On another note, Yinka disclosed how technology impedes his access to the banking hall. He said: “I do not have access to the banking hall because of the security doors. Even If I have difficulty with the ATM, I will not be allowed to enter. Rather I will be attended to outside the banking hall by some bank staff.
Although they have been meeting my needs, I am not satisfied with such arrangement as I am always under the scorching sun waiting for whoever handles my case to come out of the banking hall. I believe I have right to enter to enjoy facilities like air conditioner and toilet provided out of the profits realized from my transactions.”
Although the security doors are for the protection of staff, money and facilities from armed robbers, PLWDs like Yinka feel bank facilities should be peculiar to the unique characteristics of customers.
Many PLWDs are also reportedly denied access to financial loans although those gainfully employed have better experiences than others.
Bimbola, for instance, has received a bank loan. She said: “I had got a bank loan before. This, I believe, was possible because I am a civil servant. Such access could not have been there if I wasn’t a civil servant because the bank might think persons with disabilities were too poor to refund loans.”
Visually impaired Ade decided not to request for an ATM card because not all bank galleries are disability friendly. He said: “For someone like me with physical limitation, I cannot gain physical access to the ATM. So, I would have to depend on some other people for transactions performed with the ATM card. This would be like taking unnecessary risks.”
Ade considers his decision a rational safeguard against fraud. “I do not possess an ATM card. I was advised to do away with it. Even though it is convenient using it, the gains associated with it are lesser than the costs for someone like me who cannot see.”
Bank staff disclosed that the visually impaired are advised against taking ATM card in order not to compromise their personal identification numbers (PINs) and be defrauded.
Although PLWDs globally face barriers, but steps to address these problems has been encouraging in India. With about 66million PLWDs, India is addressing the challenges of financial inclusion of PLWDs with development of assistive technologies (AT).
Assistive technologies make the environment, products and services easily accessible to PLWDs. Common ones being used are text and image magnification for the visually impaired, audio and tactile technologies for the blind and the deaf.
In the same vein, Nigerian banks could deploy screen magnifiers, Braille display/keyboards, and speech synthesizers to drive financial inclusion of PLWDs. Banks could also install ramps on all ATMs and Braille keypads on at least one machine in a gallery to assist PLWDs.
In its 2019 Rule Book, the Central Bank of Nigeria (CBN) mandates Deposit Money Banks (DBM) “to provide opportunity for increased access to its products and services through platforms such as cash centres, e-branches, and mobile money and increasing efficiency to serve more clients. A bank should consider making its physical locations and facilities accessible to physically challenged persons.”
Despite this policy intervention, PLWDs continually suffer unpleasant experiences accessing banking services.

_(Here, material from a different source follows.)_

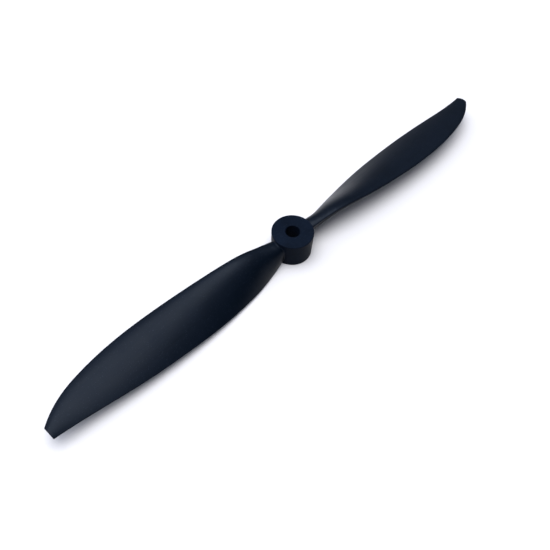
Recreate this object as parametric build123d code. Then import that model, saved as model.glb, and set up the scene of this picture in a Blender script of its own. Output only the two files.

They are excluded by disability-unfriendly structures and are made to endure exclusionary financial services.
Yet PLWDs constitute untapped goldmine for banks to retain sizeable share of the banking market and grow their organisations. Underestimating the buying power of the physically challenged population in Nigeria will be to the detriment of DBMs.
According to the Martin Prosperity Institute, the purchasing influence power of people living with disabilities is expected to exceed $1trillion in the United States by the end of 2021. This is a possibility for the Nigerian economy if embraced but why should we drive the financial inclusion of PLWDs?
According to the World Health Organisation, over one billion people globally live with one form of disability or another with 190million of them within 15 years and above bracket. In Nigeria, there are about 25million PLWDs and close to 40million persons are financially excluded.
The Nigeria Inter-Bank Settlement System PLC reported that there are about 124.85million bank accounts opened in Nigeria.
Out of these, 45.57million are dormant. What this tells us is that there is a largely untapped market of PLWDs by banks and not doing so affects the life chances of this underserved vulnerable social group who operate at the margins of financial inclusion.
While people living with disabilities (PLWD) in urban centres face financial exclusion, the experiences of their counterpart in the rural areas which house over 50 per cent of Nigerians is better imagined than experienced.
Capturing PLWD in formal financial services will make them save, invest, access loans and contribute to the growth of the economy, according to experts.
To address the problem of disability unfriendly structures, the CBN must ensure that banks’ architectural designs are disability-friendly and that their financial services accommodate all forms of disabilities.
The government also has a major role to play to ensure that it enforces the provisions of the Discrimination against Persons with Disabilities (Prohibition) Act of 2018 which provides five-year transition of modification of public buildings, structures and automobiles to make them accessible and usable for persons living with disabilities.